--- BEGIN ---
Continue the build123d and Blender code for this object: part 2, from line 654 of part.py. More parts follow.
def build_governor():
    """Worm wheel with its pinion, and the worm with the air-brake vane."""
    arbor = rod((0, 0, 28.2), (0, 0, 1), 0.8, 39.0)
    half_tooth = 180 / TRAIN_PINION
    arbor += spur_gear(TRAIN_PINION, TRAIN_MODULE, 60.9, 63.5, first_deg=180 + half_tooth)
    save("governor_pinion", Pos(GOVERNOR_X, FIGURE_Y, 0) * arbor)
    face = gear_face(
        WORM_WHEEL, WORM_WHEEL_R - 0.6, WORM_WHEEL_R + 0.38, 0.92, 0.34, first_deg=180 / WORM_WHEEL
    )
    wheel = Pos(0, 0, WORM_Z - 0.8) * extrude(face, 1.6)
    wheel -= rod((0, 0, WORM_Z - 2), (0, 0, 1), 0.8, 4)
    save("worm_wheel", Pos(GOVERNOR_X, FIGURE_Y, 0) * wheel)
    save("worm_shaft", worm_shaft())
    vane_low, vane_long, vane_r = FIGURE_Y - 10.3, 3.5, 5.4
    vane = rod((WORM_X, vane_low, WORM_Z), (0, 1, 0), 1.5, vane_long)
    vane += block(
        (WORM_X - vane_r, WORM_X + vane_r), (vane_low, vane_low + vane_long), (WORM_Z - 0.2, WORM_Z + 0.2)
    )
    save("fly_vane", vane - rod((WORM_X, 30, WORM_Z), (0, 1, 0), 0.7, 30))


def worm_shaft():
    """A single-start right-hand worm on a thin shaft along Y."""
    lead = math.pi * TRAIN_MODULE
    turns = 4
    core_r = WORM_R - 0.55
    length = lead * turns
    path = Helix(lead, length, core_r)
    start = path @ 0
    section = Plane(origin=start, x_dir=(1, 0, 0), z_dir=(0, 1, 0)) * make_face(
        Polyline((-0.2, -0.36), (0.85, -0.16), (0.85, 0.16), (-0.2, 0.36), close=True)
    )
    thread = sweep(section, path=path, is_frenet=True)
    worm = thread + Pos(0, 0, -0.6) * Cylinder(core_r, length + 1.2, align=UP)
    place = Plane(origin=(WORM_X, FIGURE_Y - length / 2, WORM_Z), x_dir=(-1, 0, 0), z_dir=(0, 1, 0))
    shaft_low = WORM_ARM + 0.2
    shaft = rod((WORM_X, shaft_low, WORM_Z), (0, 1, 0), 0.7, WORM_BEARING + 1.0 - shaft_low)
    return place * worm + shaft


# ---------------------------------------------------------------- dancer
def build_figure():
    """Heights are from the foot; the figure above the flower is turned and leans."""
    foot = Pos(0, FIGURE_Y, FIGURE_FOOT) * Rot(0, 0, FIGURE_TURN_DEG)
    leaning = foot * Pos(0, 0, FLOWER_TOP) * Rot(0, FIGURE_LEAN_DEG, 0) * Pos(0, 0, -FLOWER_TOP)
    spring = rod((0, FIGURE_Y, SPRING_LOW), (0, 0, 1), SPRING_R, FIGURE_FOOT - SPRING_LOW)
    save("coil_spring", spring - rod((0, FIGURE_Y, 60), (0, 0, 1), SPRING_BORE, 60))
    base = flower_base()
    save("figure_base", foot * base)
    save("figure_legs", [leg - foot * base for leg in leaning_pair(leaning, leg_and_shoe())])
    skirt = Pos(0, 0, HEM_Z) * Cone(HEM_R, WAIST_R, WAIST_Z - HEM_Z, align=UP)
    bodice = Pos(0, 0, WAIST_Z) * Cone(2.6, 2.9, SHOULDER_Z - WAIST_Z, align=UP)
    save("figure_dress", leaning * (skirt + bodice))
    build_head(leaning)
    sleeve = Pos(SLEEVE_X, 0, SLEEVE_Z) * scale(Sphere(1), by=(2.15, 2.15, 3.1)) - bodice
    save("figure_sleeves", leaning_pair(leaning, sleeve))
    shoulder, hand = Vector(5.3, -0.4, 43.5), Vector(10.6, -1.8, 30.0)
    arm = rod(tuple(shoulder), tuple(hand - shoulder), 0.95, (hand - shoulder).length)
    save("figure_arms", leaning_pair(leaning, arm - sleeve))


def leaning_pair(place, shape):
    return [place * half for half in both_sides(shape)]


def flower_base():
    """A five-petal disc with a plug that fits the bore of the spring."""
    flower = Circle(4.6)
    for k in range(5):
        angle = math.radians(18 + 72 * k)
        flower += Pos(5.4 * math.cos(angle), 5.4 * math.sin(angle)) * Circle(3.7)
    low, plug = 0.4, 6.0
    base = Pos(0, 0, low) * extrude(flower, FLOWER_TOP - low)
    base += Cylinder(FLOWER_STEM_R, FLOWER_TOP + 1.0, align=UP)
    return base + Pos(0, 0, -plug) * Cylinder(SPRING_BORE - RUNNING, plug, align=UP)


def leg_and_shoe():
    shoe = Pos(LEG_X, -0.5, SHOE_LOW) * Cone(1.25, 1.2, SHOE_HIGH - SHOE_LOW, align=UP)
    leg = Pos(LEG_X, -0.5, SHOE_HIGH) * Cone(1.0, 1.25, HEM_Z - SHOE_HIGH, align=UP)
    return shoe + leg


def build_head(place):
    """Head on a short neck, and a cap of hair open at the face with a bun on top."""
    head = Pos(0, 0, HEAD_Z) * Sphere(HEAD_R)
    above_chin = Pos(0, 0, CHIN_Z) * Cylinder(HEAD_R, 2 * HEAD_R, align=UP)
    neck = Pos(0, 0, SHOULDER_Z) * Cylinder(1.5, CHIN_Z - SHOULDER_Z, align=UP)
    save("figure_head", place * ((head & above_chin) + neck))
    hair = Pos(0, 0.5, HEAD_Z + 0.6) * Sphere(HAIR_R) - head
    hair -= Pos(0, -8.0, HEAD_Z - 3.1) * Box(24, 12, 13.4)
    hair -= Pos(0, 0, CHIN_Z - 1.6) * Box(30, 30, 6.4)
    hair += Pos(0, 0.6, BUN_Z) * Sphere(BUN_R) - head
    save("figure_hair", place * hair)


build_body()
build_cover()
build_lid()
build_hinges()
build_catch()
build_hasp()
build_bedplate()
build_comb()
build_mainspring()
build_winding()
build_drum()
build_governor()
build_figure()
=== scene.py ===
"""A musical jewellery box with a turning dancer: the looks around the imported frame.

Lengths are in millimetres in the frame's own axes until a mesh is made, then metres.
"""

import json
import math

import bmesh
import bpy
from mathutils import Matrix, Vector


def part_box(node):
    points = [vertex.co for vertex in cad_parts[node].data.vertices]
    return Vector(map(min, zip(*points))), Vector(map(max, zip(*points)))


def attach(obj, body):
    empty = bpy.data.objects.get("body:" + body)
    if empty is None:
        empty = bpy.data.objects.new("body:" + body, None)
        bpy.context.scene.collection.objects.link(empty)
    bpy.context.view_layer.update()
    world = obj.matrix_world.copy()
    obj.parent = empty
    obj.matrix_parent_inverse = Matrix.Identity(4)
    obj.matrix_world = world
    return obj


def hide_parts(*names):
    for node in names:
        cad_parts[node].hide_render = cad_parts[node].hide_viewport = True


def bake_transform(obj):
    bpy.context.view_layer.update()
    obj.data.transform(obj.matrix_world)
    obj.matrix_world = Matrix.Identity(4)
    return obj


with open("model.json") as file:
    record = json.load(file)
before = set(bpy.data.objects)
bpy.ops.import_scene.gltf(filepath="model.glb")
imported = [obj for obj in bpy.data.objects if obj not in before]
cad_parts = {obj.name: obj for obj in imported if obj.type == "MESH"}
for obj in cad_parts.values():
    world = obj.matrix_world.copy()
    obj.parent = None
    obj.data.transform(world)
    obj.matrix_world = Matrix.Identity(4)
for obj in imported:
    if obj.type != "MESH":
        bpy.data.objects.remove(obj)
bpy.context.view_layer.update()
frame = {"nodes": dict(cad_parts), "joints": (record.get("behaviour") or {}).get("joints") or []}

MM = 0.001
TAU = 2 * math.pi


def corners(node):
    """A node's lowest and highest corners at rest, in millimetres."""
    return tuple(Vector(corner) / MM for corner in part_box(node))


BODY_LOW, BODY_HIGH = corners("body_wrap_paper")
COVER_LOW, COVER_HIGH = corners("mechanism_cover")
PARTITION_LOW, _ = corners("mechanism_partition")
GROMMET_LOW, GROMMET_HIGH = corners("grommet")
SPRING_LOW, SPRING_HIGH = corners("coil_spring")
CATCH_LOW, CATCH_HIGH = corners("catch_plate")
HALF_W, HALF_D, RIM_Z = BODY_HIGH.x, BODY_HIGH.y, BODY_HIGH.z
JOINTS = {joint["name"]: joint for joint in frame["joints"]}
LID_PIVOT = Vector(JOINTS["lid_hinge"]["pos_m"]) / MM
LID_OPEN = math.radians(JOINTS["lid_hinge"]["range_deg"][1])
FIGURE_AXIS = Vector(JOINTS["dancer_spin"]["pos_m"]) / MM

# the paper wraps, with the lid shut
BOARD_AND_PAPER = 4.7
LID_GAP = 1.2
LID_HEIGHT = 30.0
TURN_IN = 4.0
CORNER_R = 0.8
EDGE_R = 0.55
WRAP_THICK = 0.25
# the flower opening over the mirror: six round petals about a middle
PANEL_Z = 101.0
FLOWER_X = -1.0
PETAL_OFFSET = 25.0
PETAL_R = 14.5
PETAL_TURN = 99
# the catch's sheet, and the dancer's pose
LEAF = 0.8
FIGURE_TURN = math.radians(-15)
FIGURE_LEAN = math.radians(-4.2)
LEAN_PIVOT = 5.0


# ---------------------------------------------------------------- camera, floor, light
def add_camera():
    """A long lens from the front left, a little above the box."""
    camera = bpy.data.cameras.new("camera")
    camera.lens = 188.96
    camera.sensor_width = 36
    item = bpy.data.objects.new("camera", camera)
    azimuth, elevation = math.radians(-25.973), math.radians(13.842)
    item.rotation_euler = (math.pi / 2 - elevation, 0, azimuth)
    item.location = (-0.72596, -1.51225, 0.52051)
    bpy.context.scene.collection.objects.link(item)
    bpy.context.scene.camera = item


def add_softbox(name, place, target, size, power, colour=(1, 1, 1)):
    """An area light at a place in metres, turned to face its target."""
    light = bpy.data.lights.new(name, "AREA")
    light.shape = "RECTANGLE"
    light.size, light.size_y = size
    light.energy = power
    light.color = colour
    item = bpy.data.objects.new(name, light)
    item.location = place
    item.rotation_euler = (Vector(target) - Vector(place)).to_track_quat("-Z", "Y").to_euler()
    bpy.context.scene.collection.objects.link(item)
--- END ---
EXERCISE DESCRIPTION ▸ Reproduce verbatim only the segment of the listing bounded by the line containing "build_body()" and the line containing "return tuple(Vector(corner) /", with both boundary lines included.

REPLY ▸
build_body()
build_cover()
build_lid()
build_hinges()
build_catch()
build_hasp()
build_bedplate()
build_comb()
build_mainspring()
build_winding()
build_drum()
build_governor()
build_figure()
=== scene.py ===
"""A musical jewellery box with a turning dancer: the looks around the imported frame.

Lengths are in millimetres in the frame's own axes until a mesh is made, then metres.
"""

import json
import math

import bmesh
import bpy
from mathutils import Matrix, Vector


def part_box(node):
    points = [vertex.co for vertex in cad_parts[node].data.vertices]
    return Vector(map(min, zip(*points))), Vector(map(max, zip(*points)))


def attach(obj, body):
    empty = bpy.data.objects.get("body:" + body)
    if empty is None:
        empty = bpy.data.objects.new("body:" + body, None)
        bpy.context.scene.collection.objects.link(empty)
    bpy.context.view_layer.update()
    world = obj.matrix_world.copy()
    obj.parent = empty
    obj.matrix_parent_inverse = Matrix.Identity(4)
    obj.matrix_world = world
    return obj


def hide_parts(*names):
    for node in names:
        cad_parts[node].hide_render = cad_parts[node].hide_viewport = True


def bake_transform(obj):
    bpy.context.view_layer.update()
    obj.data.transform(obj.matrix_world)
    obj.matrix_world = Matrix.Identity(4)
    return obj


with open("model.json") as file:
    record = json.load(file)
before = set(bpy.data.objects)
bpy.ops.import_scene.gltf(filepath="model.glb")
imported = [obj for obj in bpy.data.objects if obj not in before]
cad_parts = {obj.name: obj for obj in imported if obj.type == "MESH"}
for obj in cad_parts.values():
    world = obj.matrix_world.copy()
    obj.parent = None
    obj.data.transform(world)
    obj.matrix_world = Matrix.Identity(4)
for obj in imported:
    if obj.type != "MESH":
        bpy.data.objects.remove(obj)
bpy.context.view_layer.update()
frame = {"nodes": dict(cad_parts), "joints": (record.get("behaviour") or {}).get("joints") or []}

MM = 0.001
TAU = 2 * math.pi


def corners(node):
    """A node's lowest and highest corners at rest, in millimetres."""
    return tuple(Vector(corner) / MM for corner in part_box(node))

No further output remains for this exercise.